In February, the national drug chain announced plans to get out of the tobacco game--but it has ended tobacco sales nearly a full month ahead of its original deadline of Oct. 1.

“Today, as CVS Health, we are tobacco-free, reinventing pharmacy and taking our place among leaders in the health care community,” president and CEO Larry J. Merlo said in a company-issued press release. “By eliminating cigarettes and tobacco products from sale in our stores, we can make a difference in the health of all Americans.”

“The sale of tobacco in a retail pharmacy conflicts with the purpose of the health-care services delivered there,” added Troyen A. Brennan, the company’s chief medical officer.

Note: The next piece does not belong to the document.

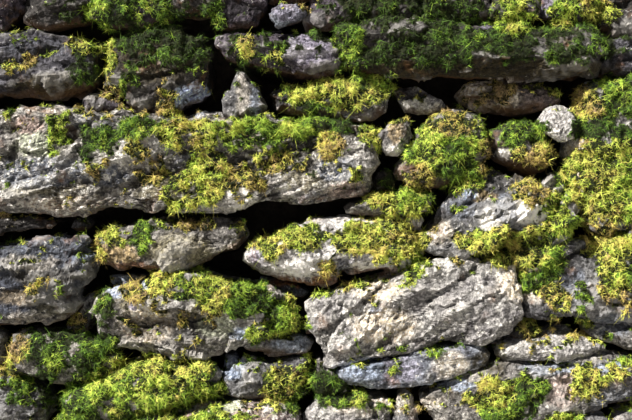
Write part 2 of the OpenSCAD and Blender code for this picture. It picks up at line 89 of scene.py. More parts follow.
@dataclass(frozen=True)
class Relief:
    """Random relief that can be read at any points, the same on every run.

    Attributes:
        seed: Chooses the pattern.
        gain: Brings gradient noise to about -1 to 1.
        run: How long the wave under the flat faces is, in faces.
        far: A distance beyond every neighbouring cell, in cells.
    """

    seed: int
    gain: float = 1.6
    run: float = 1.6
    far: float = 9.0

    def _hashed(self, cells: np.ndarray) -> np.ndarray:
        """Gives each whole-numbered cell a number from 0 to 255."""
        table = np.random.default_rng(self.seed).permutation(256)
        x, y, z = (cells[:, i] & 255 for i in range(3))
        return table[(table[(table[x] + y) & 255] + z) & 255]

    def _near(self, scaled: np.ndarray) -> Iterator[tuple[np.ndarray, np.ndarray]]:
        """Steps through the 27 cells at and about each point, and yields the cells and their numbers."""
        cell = np.floor(scaled).astype(np.int64)
        for step in np.ndindex(3, 3, 3):
            other = cell + np.array(step) - 1
            yield other, self._hashed(other)

    def waves(self, points: np.ndarray, size: float) -> np.ndarray:
        """Reads gradient noise.

        Args:
            points: An array of n points, in metres.
            size: The width of a bump, in metres.

        Returns:
            n values, mostly from -1 to 1.
        """
        spokes = np.random.default_rng(self.seed + 1).normal(size=(256, 3))
        spokes /= np.linalg.norm(spokes, axis=1)[:, None]
        scaled = points / size
        cell = np.floor(scaled).astype(np.int64)
        part = scaled - cell
        # eased, so that cells meet without a crease
        fade = part ** 3 * (part * (part * 6 - 15) + 10)
        total = np.zeros(len(points))
        for corner in np.ndindex(2, 2, 2):
            away = np.array(corner)
            weight = np.prod(np.where(away, fade, 1 - fade), axis=1)
            total += weight * np.einsum("ij,ij->i", spokes[self._hashed(cell + away)], part - away)
        return total * self.gain

    def layers(self, points: np.ndarray, size: float, count: int, keep: float = 0.5) -> np.ndarray:
        """Adds noise of ever finer size.

        Args:
            points: An array of n points, in metres.
            size: The width of the largest bumps, in metres.
            count: The number of layers, each half as wide as the last.
            keep: The height of a layer over that of the last.

        Returns:
            n values, mostly from -1 to 1.
        """
        total, height = np.zeros(len(points)), 1.0
        for i in range(count):
            total += height * Relief(self.seed + 11 * i).waves(points, size / 2 ** i)
            height *= keep
        return total

    def shaken(self, points: np.ndarray, reach: float, size: float, count: int = 1,
               keep: float = 0.5) -> np.ndarray:
        """Moves points about, so that what is read at them comes out ragged.

        Args:
            points: An array of n points, in metres.
            reach: How far they move, in metres.
            size, count, keep: The noise that moves them, as for layers.

        Returns:
            The moved points.
        """
        moves = [Relief(self.seed + i).layers(points, size, count, keep) for i in range(3)]
        return points + reach * np.stack(moves, axis=1)

    def chips(self, points: np.ndarray, size: float, slant: float = 0.35, bowl: float = 0.35,
              uneven: float = 0.3) -> np.ndarray:
        """Breaks a surface as blows do, into shallow bowls that meet in sharp arrises.

        Args:
            points: An array of n points, in metres.
            size: The width of a bowl, in metres.
            slant: How far the bowls tilt.
            bowl: How hollow they are.
            uneven: How far they differ in depth.

        Returns:
            n heights, from about -1 to 1.
        """
        rng = np.random.default_rng(self.seed + 2)
        spots, slants = rng.random((256, 3)), rng.normal(size=(256, 3)) * slant
        starts = rng.random(256) * uneven
        scaled = points / size
        lowest = np.full(len(points), self.far)
        for cell, key in self._near(scaled):
            offset = scaled - cell - spots[key]
            value = (starts[key] + np.einsum("ij,ij->i", offset, slants[key])
                     + bowl * np.einsum("ij,ij->i", offset, offset))
            lowest = np.minimum(lowest, value)
        stretch, lift = 2.5, 0.4
        return stretch * lowest + lift

    def flats(self, points: np.ndarray, size: float) -> np.ndarray:
        """Breaks a surface into flat faces that lie along a broad wave, with small steps between them.

        Args:
            points: An array of n points, in metres.
            size: The width of a face, in metres.

        Returns:
            n heights, mostly from -1 to 1.
        """
        spots = np.random.default_rng(self.seed + 4).random((256, 3))
        scaled = points / size
        nearest, middle = np.full(len(points), self.far), scaled.copy()
        for cell, key in self._near(scaled):
            spot = cell + spots[key]
            gap = np.einsum("ij,ij->i", scaled - spot, scaled - spot)
            closer = gap < nearest
            nearest = np.where(closer, gap, nearest)
            middle[closer] = spot[closer]
        middle *= size
        step = 0.5 * size
        height = level = self.waves(middle, self.run * size)
        for axis in range(3):
            ahead = middle.copy()
            ahead[:, axis] += step
            slope = (self.waves(ahead, self.run * size) - level) / step
            height = height + slope * (points - middle)[:, axis]
        return height

    def ledges(self, points: np.ndarray, thickness: float, stretch: float) -> np.ndarray:
        """Makes beds that stand out or lie back, each with its own slow run along the stone.

        Args:
            points: An array of n points, in metres, with z across the beds.
            thickness: A bed's thickness, in metres.
            stretch: How far a bed keeps its height, in metres.

        Returns:
            n heights, mostly from -1 to 1.
        """
        # in bed thicknesses: how far the beds sway, over what length, and the height of the slope between two
        sway, length, riser = 0.6, 9, 0.22
        wavy = points[:, 2] + sway * thickness * self.waves(points, length * thickness)
        number = np.floor(wavy / thickness)
        part = wavy / thickness - number
        # each bed reads the noise at a level of its own
        apart = 7.31
        run, beds = points[:, :2] / stretch, Relief(self.seed + 3)
        low, high = (beds.waves(np.column_stack([run, apart * (number + i)]), 1.0) for i in (0, 1))
        return low + (high - low) * smooth_step(0.0, riser, part)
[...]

Skip Snow, a health-care analyst at Forrester Research, suspects both the name change and decision to stop selling cigarettes is part of a strategic move aimed at grabbing a piece of the expanding health-care business.

“CVS is really trying very hard to position themselves as the winner in that marketplace,” Snow told The New York Times. “If they can be perceived as a place to go to receive health care, and buy health-care products, as opposed to the place to go to buy a bottle of whiskey or get your film developed, then they can capture more of the retail medicine dollars.”

Gaining that health-care business may be crucial for the company’s bottom line. The company’s second-quarter earnings report in early August showed front-of-store sales had dropped by 0.4%, with Bloomberg BusinessWeek estimating going completely tobacco-free would cost CVS roughly $2 billion annually.

According to Don Burke, senior vice president of Management Science Associates, this could be good news for the c-store channel – especially retailers located within a mile of a CVS.

“On average, CVS stores sell about 55 cartons per week,” Burke said during last month’s CSP-hosted Tobacco Category Review Meeting in Chicago. “The convenience channel has the highest potential gain.”

Looking at MSA distributor data, of all channels selling tobacco within a mile of an existing CVS, convenience sells the most cartons per week, with a 68% share of that market. Based on that share, Burke predicts the 42,863 c-stores within a mile of a CVS location could see a sales increase of 37 cartons per week.

Only time will tell how accurate Burke’s predictions are – but retailers in CVS-heavy markets certainly have plenty to be optimistic about.